La Libération a donné lieu à un bras de fer avec le gouvernement provisoire. Louis Saillant a pris de nombreuses initiatives, comme celle du grand rassemblement au Vél’d’Hiv, le 7 octobre 1944, ou les états généraux de la renaissance française, permettant la victoire des partis du CNR, en 1946, et l’application des Jours heureux.

Vous appelez à « reconstruire le rapport des organisations syndicales au politique (…) ni courroie de transmission ni organisation corporatiste ». Quelle place la CGT doit-elle prendre ?

Marcel Paul et Ambroise Croizat, deux cégétistes, sont entrés au gouvernement et ont joué un rôle central pour mettre en place les grandes conquêtes ouvrières. Louis Saillant a, lui, refusé, pour jouer son rôle de contre-pouvoir. Bien qu’ayant plusieurs ministres et députés, la CGT est restée dans son rôle de contre-pouvoir et la bataille menée par Louis Saillant avec le CNR a permis de renforcer les marges de manœuvre de Marcel Paul et d’Ambroise Croizat.

La CGT est un syndicat qui a vocation à intervenir sur le terrain politique, non pas comme un parti, mais pour défendre les travailleurs. Le syndicalisme a une capacité unitaire, nous l’avons démontré lors de la mobilisation de 2023. En 1934, la réunification de la CGT est déterminante pour la dynamique du Front populaire. En 1943, les accords du Perreux (reconstitution de la CGT – NDLR) aident à la constitution du CNR.

Vous avez été à l’initiative d’une large mobilisation politique, associative, syndicale, contre la loi immigration, le 21 janvier. Ce mode de rassemblement doit-il revoir le jour ?

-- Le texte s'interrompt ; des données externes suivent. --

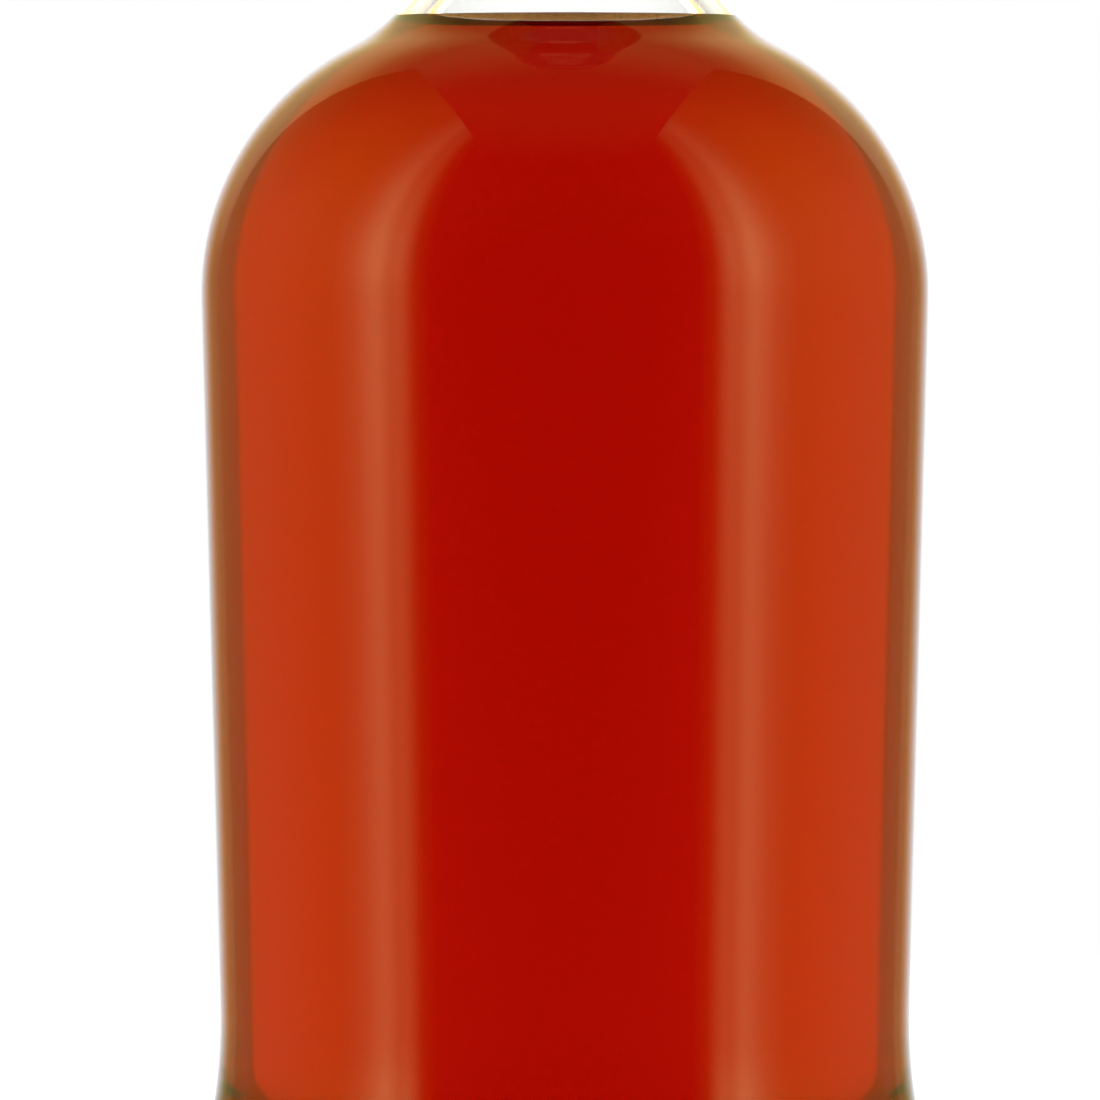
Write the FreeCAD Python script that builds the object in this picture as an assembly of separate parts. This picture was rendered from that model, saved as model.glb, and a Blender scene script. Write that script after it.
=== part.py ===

Oui. L’appel du 21 janvier rassemblait des gens très différents, autour d’un humanisme radical. La loi immigration fait partie des moments de clarification, de refus de céder sur des valeurs essentielles. Nous avons rassemblé des acteurs syndicaux et associatifs qui, par habitude, ne signent jamais d’appel avec les politiques.

J’ai moi-même sollicité des responsables religieux, ce qui n’est pas dans les habitudes d’une secrétaire générale de la CGT. Nous avons rassemblé des gens de gauche et de droite. La gravité du moment l’exigeait. Nous avons semé des graines. La rose et le réséda.